Vies brisées, maisons en ruines et forêts calcinées. Après l’incendie meurtrier de juin dernier qui a dévasté la région de Pedrogao Grande, dans le centre du Portugal, ses habitants sont désormais confrontés à l’impossible tâche de « tout recommencer ». Le regard vide et le coeur lourd, Joaquim Godinho et son épouse Edite viennent de voir une pelleteuse raser la maison où ils ont vécu pendant près d’une trentaine d’années.
« Cette maison représentait toute une vie de travail, à lutter jour et nuit », soupire l’homme de 54 ans, qui l’avait construite lui-même. Quand l’incendie qui s’est déclaré le 17 juin, faisant 64 morts et plus de 250 blessés, a dévalé la colline qui surplombe le hameau de Vale da Nogueira, ce chauffeur de poids lourds au chômage a tenté en vain de sauver ses biens. « C’était impossible, j’ai failli y rester », se souvient-il en montrant des cicatrices de brûlures aux mains et au visage.

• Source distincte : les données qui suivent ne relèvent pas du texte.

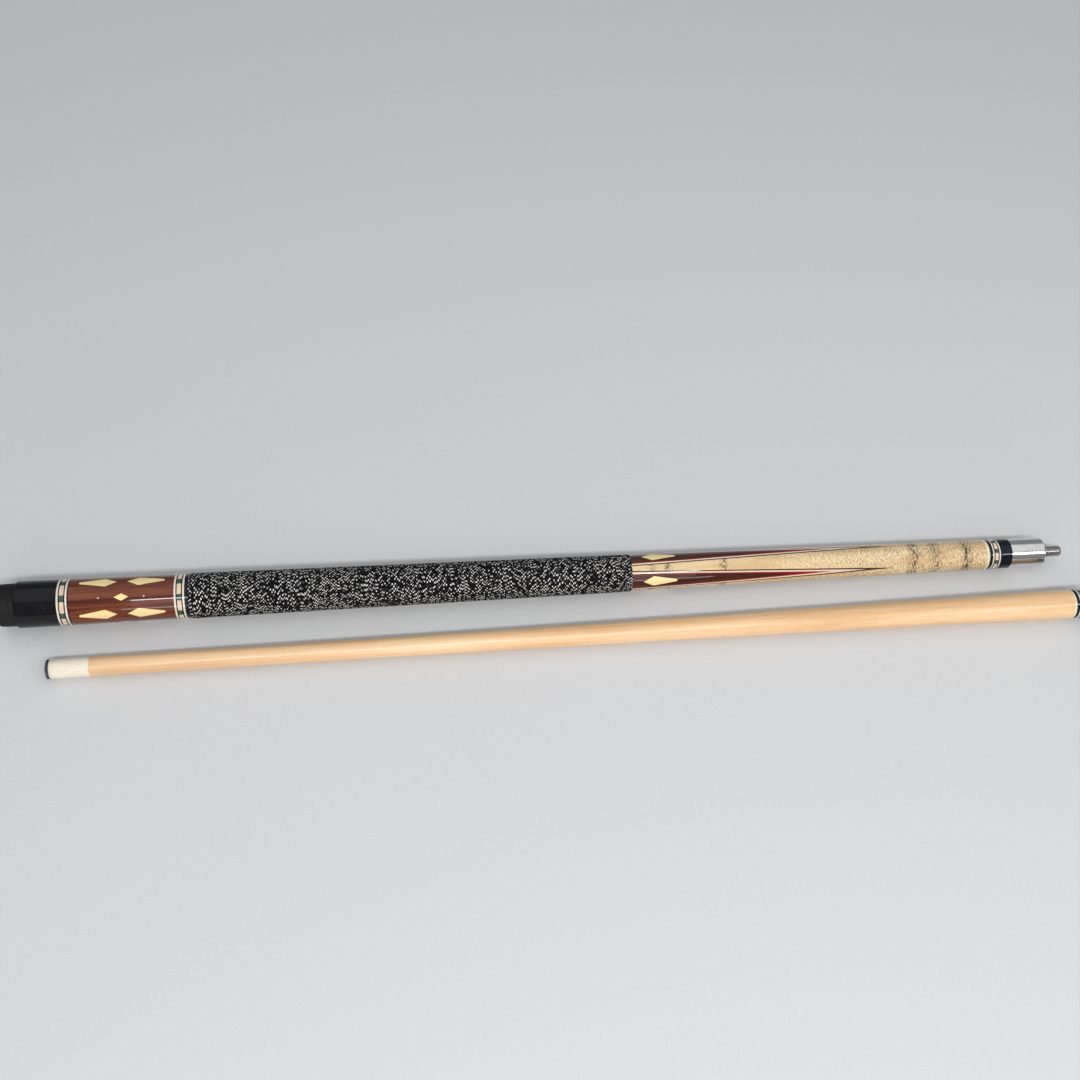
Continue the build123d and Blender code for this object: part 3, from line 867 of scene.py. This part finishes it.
def leather_material():
    """Pressed leather tip, dark with chalk: layered at its side, scuffed on its dome."""
    made = Surface("pressed_leather_tip", shaft, Roughness=0.8)
    fibres = made.noise(made.stretch(1700, 1700), 4.0, 0.7)
    layers = made.noise(made.stretch(3600, 60), 2.0, 0.5)
    dust = made.noise(made.stretch(420, 420), 4.0, 0.65)
    body = made.ramp(fibres, (0.3, (0.012, 0.014, 0.02)), (0.7, (0.05, 0.058, 0.078)))
    chalked = made.blend(made.span(dust, 0.5, 0.7, 0.0, 0.5), body, (0.10, 0.15, 0.22))
    made.set("Base Color", chalked)
    made.set("Roughness", made.span(dust, 0.3, 0.7, 0.72, 0.92))
    made.bump(made.total(fibres, layers), 0.09, 0.7)
    return made.material


def plain_wood_material(name, light, dark):
    """Unfinished wood inside the cue."""
    made = Surface(name)
    grain = made.noise(made.stretch(20, 700), 4.0, 0.6)
    made.set("Base Color", made.ramp(grain, (0.3, dark), (0.7, light)))
    made.set("Roughness", made.span(grain, 0.3, 0.7, 0.55, 0.75))
    made.bump(grain, 0.05, 0.3)
    return made.material


rosewood = rosewood_material("rosewood_under_lacquer", 1.0)
point_rosewood = rosewood_material("dark_rosewood_under_lacquer", 0.5)
figured_maple = figured_maple_material()
shaft_maple = shaft_maple_material()
linen = linen_material()
inlay_wood = veneer_material("pale_inlay_wood", (0.93, 0.78, 0.38), (0.86, 0.66, 0.29))
veneers = {
    "black": veneer_material("dark_veneer", (0.050, 0.024, 0.018), (0.020, 0.010, 0.009)),
    "white": veneer_material("cream_veneer", (0.84, 0.68, 0.55), (0.70, 0.52, 0.40)),
    # The red veneer's third colour is painted shade near the wrap.
    "red": veneer_material(
        "red_veneer", (0.46, 0.008, 0.032), (0.28, 0.005, 0.018), painted_shade=(0.12, 0.012, 0.022)
    ),
}
ivory = mottled("ivory_coloured_block", (0.80, 0.64, 0.47), (0.68, 0.50, 0.34), 520, 0.12, 0.25)
green_stone = mottled(
    "green_stone_block", (0.075, 0.150, 0.115), (0.020, 0.055, 0.042), 900, 0.2, 0.7
)
ring_white = mottled("white_ring", (0.78, 0.74, 0.63), (0.66, 0.61, 0.50), 400, 0.05, 0.1)
ring_black = black_plastic_material("black_ring", (0.006, 0.006, 0.009))
cap_black = black_plastic_material("polished_black_resin", (0.0045, 0.0045, 0.006))
collar_black = black_plastic_material("blue_black_resin", (0.0050, 0.0065, 0.013))
polished_steel = steel_material("polished_steel", (0.80, 0.79, 0.78), 0.10, 0.20)
pin_steel = steel_material("threaded_steel", (0.55, 0.53, 0.52), 0.22, 0.38)
brass = steel_material("turned_brass", (0.72, 0.52, 0.24), 0.18, 0.32)
rubber = rubber_material()
ferrule_white = ferrule_material()
leather = leather_material()
core_maple = plain_wood_material("core_maple", (0.60, 0.44, 0.26), (0.46, 0.31, 0.17))
inner_steel = steel_material("plain_turned_steel", (0.50, 0.49, 0.48), 0.28, 0.45)

# ================================================================ butt: bumper, cap and rear rings
bumper_outline = [(RECESS - BUMPER, 0.0), (RECESS - BUMPER, RECESS_RADIUS - RECESS_DRAFT)]
bumper_outline += arc_points(
    (RECESS_ROUND - BUMPER, RECESS_RADIUS + RECESS_ROUND), RECESS_ROUND, 270, 180, 3
)
bumper_outline += arc_points(
    (BUMPER_ROUND - BUMPER, BUMPER_RADIUS - BUMPER_ROUND), BUMPER_ROUND, 180, 90, 8
)
bumper_outline += [
    (-MOULD_LINE - MOULD_LINE_HALF, BUMPER_RADIUS + 0.12),
    (-MOULD_LINE, BUMPER_RADIUS),
    (-MOULD_LINE + MOULD_LINE_HALF, BUMPER_RADIUS + 0.14),
    (-0.4, BUMPER_RADIUS + BUMPER_FLARE),
    (0.0, BUMPER_RADIUS + BUMPER_FLARE / 2),
    (0.0, 0.0),
]
lathe("bumper_moulded", butt, bumper_outline, rubber, ["rubber_bumper"])

cap_outline = [(0.0, 0.0), (0.0, BUTT_RADIUS - CAP_ROUND)]
cap_outline += arc_points((CAP_ROUND, BUTT_RADIUS - CAP_ROUND), CAP_ROUND, 180, 90, 5)
cap_outline += [(s, butt_r(s)) for s in spaced(2 * CAP_ROUND, CAP, 6)]
cap_outline += [(CAP, CAP_BORE_RADIUS), (CAP_FLOOR, CAP_BORE_RADIUS), (CAP_FLOOR, 0.0)]
lathe("cap_polished", butt, cap_outline, cap_black, ["butt_cap"])


def ring_spans(start, widths):
    """(start, end) of rings that follow each other."""
    spans = []
    for width in widths:
        spans.append((start, start + width))
        start += width
    return spans


def ring_set(prefix, half, radius_at, spans, whites, blacks, block, green_angle):
    """White lines, black lines and a chequered ring, each kind a piece of its own."""
    rings(
        prefix + "_white_lines", half, radius_at, [spans[i] for i in whites],
        ring_white, [prefix + "_white_rings"],
    )
    rings(
        prefix + "_black_lines", half, radius_at, [spans[i] for i in blacks],
        ring_black, [prefix + "_black_rings"],
    )
    green_arc = 360 / BLOCK_COUNT - IVORY_ARC
    ivory_angle = green_angle + 180 / BLOCK_COUNT
    blocks(
        prefix + "_ivory_chequers", half, radius_at, spans[block], IVORY_ARC, ivory_angle,
        ivory, [prefix + "_ivory_blocks"],
    )
    blocks(
        prefix + "_green_chequers", half, radius_at, spans[block], green_arc, green_angle,
        green_stone, [prefix + "_green_blocks"],
    )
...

« Il faut tout recommencer, aller de l’avant… mais c’est très difficile. On a tout perdu », se lamente sa femme de 53 ans, qui s’occupait de la modeste ferme familiale. Jusqu’à 1.200 pompiers ont été mobilisés pendant cinq jours pour venir à bout du gigantesque brasier, qui a ravagé une surface d’environ 50.000 hectares, faisant des dégâts estimés à près de 200 millions d’euros. Au total, 460 maisons ont été endommagées à Pedrogao Grande et dans les communes voisines. Parmi elles, 84 résidences principales ont été totalement détruites, comme celle de la famille Godinho.
Révolte et déception
Malgré la vague de solidarité qui a poussé les Portugais à faire des dons avoisinant les 10 millions d’euros, les chantiers de reconstruction sont encore rares. Joaquim et Edite seront parmi les premiers à pouvoir emménager dans une maison neuve, que leur construira gratuitement un important groupe de BTP portugais. « Au moins nous aurons un toit sur nos têtes, mais ce sera plus petit qu’avant », se résigne Edite Godinho.

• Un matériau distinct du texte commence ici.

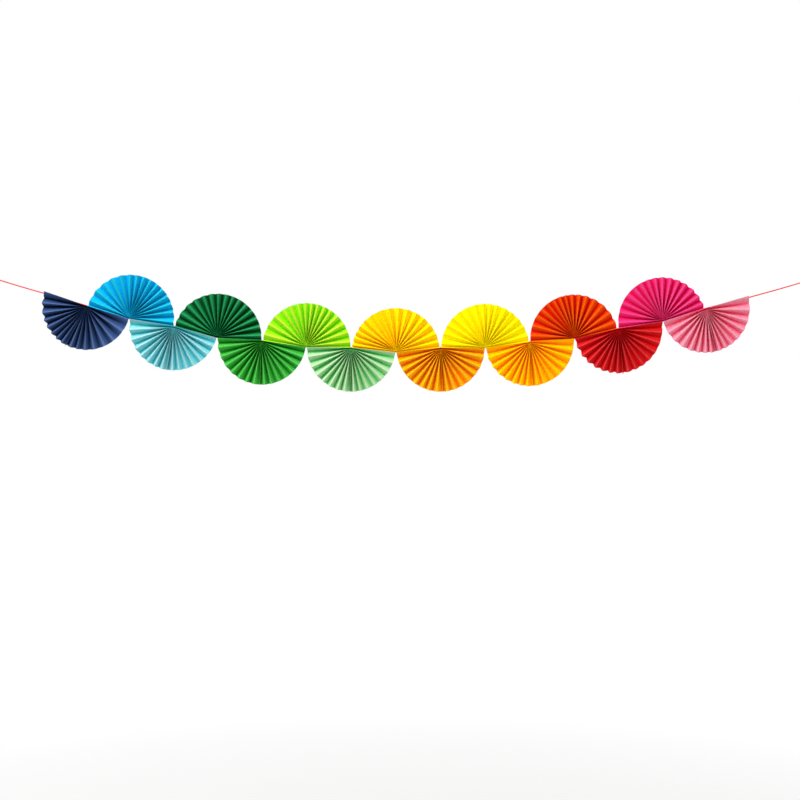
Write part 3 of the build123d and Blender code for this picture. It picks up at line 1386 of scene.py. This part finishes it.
@dataclass
class Studio:
    """The camera, the soft lights, the white room and the pale floor.

    Attributes:
        picture_pixels: How many pixels wide the picture is.
        focal_pixels: The camera's focal length, in those pixels.
        sensor_width: The camera's sensor width, in millimetres.
        distance: How far the camera is in front of the string.
        centre_x: The camera's place along the garland.
        centre_z: The height at the middle of the picture.
        level: The camera's own height, level with the garland.
        lamps: A large lamp above, in front and to the left, and a weaker one on the right.
        aim_height: The height that the lamps are turned to.
        room_light: How bright the white room is as a light.
        bounces: How often light may bounce on its way out of a pleat.
        floor_drop: How far the floor lies under the loops.
        floor_radius: The floor's radius.
        floor_sides: How many sides its round edge has.
        floor_colour: Its colour.
        floor_roughness: How matt it is.
        floor_melt: Where it starts to melt into the room, and where it has.
    """

    picture_pixels: float = 800.0
    focal_pixels: float = 1365.5
    sensor_width: float = 36.0
    distance: float = 3.1
    centre_x: float = 0.9571
    centre_z: float = -0.2869
    level: float = -0.135
    lamps: tuple[Lamp, ...] = (
        Lamp("key_lamp", (-1.3, -1.6, 2.1), (1.8, 1.0), 128.0),
        Lamp("fill_lamp", (2.2, -2.4, 0.6), (2.0, 2.0), 18.0),
    )
    aim_height: float = -0.12
    room_light: float = 0.72
    bounces: int = 10
    floor_drop: float = 1.9
    floor_radius: float = 3.4
    floor_sides: int = 96
    floor_colour: Rgba = (0.86, 0.86, 0.85, 1.0)
    floor_roughness: float = 0.9
    floor_melt: tuple[float, float] = (1.4, 3.2)

    def build(self) -> None:
        """Sets up the camera, lamps, room and floor, and how light and colour are worked out."""
        self.camera()
        for lamp in self.lamps:
            self.light(lamp)
        self.room()
        self.floor()
        scene = bpy.context.scene
        scene.cycles.diffuse_bounces = self.bounces
        scene.view_settings.view_transform = "Standard"

    def camera(self) -> None:
        """The camera, level and square to the garland."""
        data = bpy.data.cameras.new("camera")
        data.sensor_width = self.sensor_width
        data.lens = data.sensor_width * self.focal_pixels / self.picture_pixels
        rise = (self.centre_z - self.level) * self.focal_pixels / self.distance
        data.shift_y = rise / self.picture_pixels
        camera = bpy.data.objects.new("camera", data)
        camera.location = (self.centre_x, -self.distance, self.level)
        camera.rotation_euler = (math.radians(HALF_TURN / 2), 0.0, 0.0)
        bpy.context.scene.collection.objects.link(camera)
        bpy.context.scene.camera = camera

    def light(self, lamp: Lamp) -> None:
        """Sets up one lamp, turned to the middle of the garland.

        Args:
            lamp: The lamp.
        """
        data = bpy.data.lights.new(lamp.name, "AREA")
        data.shape = "RECTANGLE"
        data.size, data.size_y = lamp.size
        data.energy = lamp.power
        holder = bpy.data.objects.new(lamp.name, data)
        across, depth, height = lamp.place
        place = Vector((self.centre_x + across, depth, height))
        aim = Vector((self.centre_x, 0.0, self.aim_height)) - place
        holder.location = place
        holder.rotation_euler = aim.to_track_quat("-Z", "Y").to_euler()
        bpy.context.scene.collection.objects.link(holder)

    def room(self) -> None:
        """A white surround: white to the camera, gloss and glass, and dimmer as a light."""
        world = bpy.data.worlds.new("white_room")
        bpy.context.scene.world = world
        world.use_nodes = True
        nodes, links = world.node_tree.nodes, world.node_tree.links
        background = nodes["Background"]
        background.inputs["Color"].default_value = (1.0, 1.0, 1.0, 1.0)
        strength = nodes.new("ShaderNodeMix")
        strength.inputs["A"].default_value = self.room_light
        strength.inputs["B"].default_value = 1.0
        links.new(self.seen_ray(nodes, links), strength.inputs["Factor"])
        links.new(strength.outputs["Result"], background.inputs["Strength"])

    @staticmethod
    def seen_ray(nodes: bpy.types.Nodes, links: bpy.types.NodeLinks) -> bpy.types.NodeSocket:
        """One for a camera, glossy or transmitted ray, and zero for any other.

        Args:
            nodes: The tree's nodes.
            links: The tree's links.

        Returns:
            The socket with that value.
        """
        path = nodes.new("ShaderNodeLightPath")
        value = path.outputs["Is Camera Ray"]
        for name in ("Is Glossy Ray", "Is Transmission Ray"):
            larger = nodes.new("ShaderNodeMath")
            larger.operation = "MAXIMUM"
            links.new(value, larger.inputs[0])
            links.new(path.outputs[name], larger.inputs[1])
            value = larger.outputs[0]
        return value

    def floor(self) -> None:
        """A round pale floor under the garland, which melts into the white room."""
        deselect()
        bpy.ops.mesh.primitive_circle_add(
            vertices=self.floor_sides,
            radius=self.floor_radius,
            fill_type="NGON",
            location=(self.centre_x, 0.0, -self.floor_drop),
        )
        floor = bpy.context.active_object
        floor.name = "floor"
        tree = ShaderTree("pale_floor")
        nodes, links = tree.nodes, tree.links
        tree.shader.inputs["Base Color"].default_value = self.floor_colour
        tree.shader.inputs["Roughness"].default_value = self.floor_roughness
        glow = nodes.new("ShaderNodeEmission")
        place = nodes.new("ShaderNodeTexCoord")
        distance = nodes.new("ShaderNodeVectorMath")
        distance.operation = "LENGTH"
        links.new(place.outputs["Object"], distance.inputs[0])
        melt = nodes.new("ShaderNodeMapRange")
        for name, value in zip(("From Min", "From Max"), self.floor_melt):
            melt.inputs[name].default_value = value
        links.new(distance.outputs["Value"], melt.inputs["Value"])
        share = nodes.new("ShaderNodeMath")
        share.operation = "MULTIPLY"
        links.new(melt.outputs["Result"], share.inputs[0])
        links.new(self.seen_ray(nodes, links), share.inputs[1])
        mixed = nodes.new("ShaderNodeMixShader")
        links.new(share.outputs[0], mixed.inputs[0])
        links.new(tree.shader.outputs[0], mixed.inputs[1])
        links.new(glow.outputs[0], mixed.inputs[2])
        links.new(mixed.outputs[0], nodes["Material Output"].inputs["Surface"])
        floor.data.materials.append(tree.material)


def main() -> None:
    """Loads the frame and builds the studio, the string and the fans from left to right."""
    logging.basicConfig(level=logging.INFO, format="%(name)s: %(message)s")
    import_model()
    deselect()
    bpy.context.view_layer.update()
    Studio().build()
    route = StringRoute(StringSizes(), FANS)
    string = GarlandString(route, TwineFinish().material())
    pieces = [string.held_stretch()]
    for end in End:
        pieces += string.free_end(end)
    for number, plan in enumerate(FANS, 1):
        fan = PaperFan(plan, number)
        paper = fan.build(route)
        paper.data.materials.append(PaperFinish(plan.paper).material())
        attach(paper, "root")
        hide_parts(fan.node)
        pieces.append(paper)
    for piece in pieces:
        logger.info("%s: %d faces", piece.name, len(piece.data.polygons))
    bpy.context.view_layer.update()


if __name__ == "__main__":
    main()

Le paysage de désolation qui entoure son village a peu changé depuis l’incendie, mais les fougères et les pousses d?eucalyptus ont déjà ajouté une touche de vert sur ces collines grisâtres, hérissées d’arbres brûlés. Le bourdonnement des tronçonneuses et le va-et-vient des camions chargés de troncs noircis témoigne de l’effort des producteurs de bois pour vendre leur marchandise avant qu’elle ne perde toute sa valeur. Sur la nationale 236, des bouquets de fleurs en plastique et des portions de goudron neuf rappellent que 47 personnes ont péri sur cette « route de la mort ».
Sapeur-forestier de 58 ans, Vitor Neves y a perdu sa compagne et sa cousine, piégées dans leur voiture alors qu’elles fuyaient leur village de Pobrais. Tout aussi « révolté » qu’au lendemain du drame, il accuse la protection civile d’avoir « mal mesuré le risque de propagation au début de l’incendie ». Maintenant occupé à tailler des arbres fruitiers roussis par les flammes dans le village de Vila Facaia, Vitor Neves se dit également « déçu » par la lenteur des aides publiques au redressement de la région.
Prise de conscience
Quant aux causes des incendies à répétition qui frappent le Portugal chaque été, le sapeur-forestier n’hésite pas à pointer du doigt « la fièvre de l’eucalyptus ». Matière première de l’industrie du papier, l’eucalyptus est devenu l’espèce forestière la plus répandue du pays, mais elle est aussi particulièrement inflammable. La tragédie de Pedrogao Grande a mis à nu l’inefficacité des politiques d’aménagement de la forêt, incitant le Parlement à adopter une réforme censée réduire la plantation d’eucalyptus.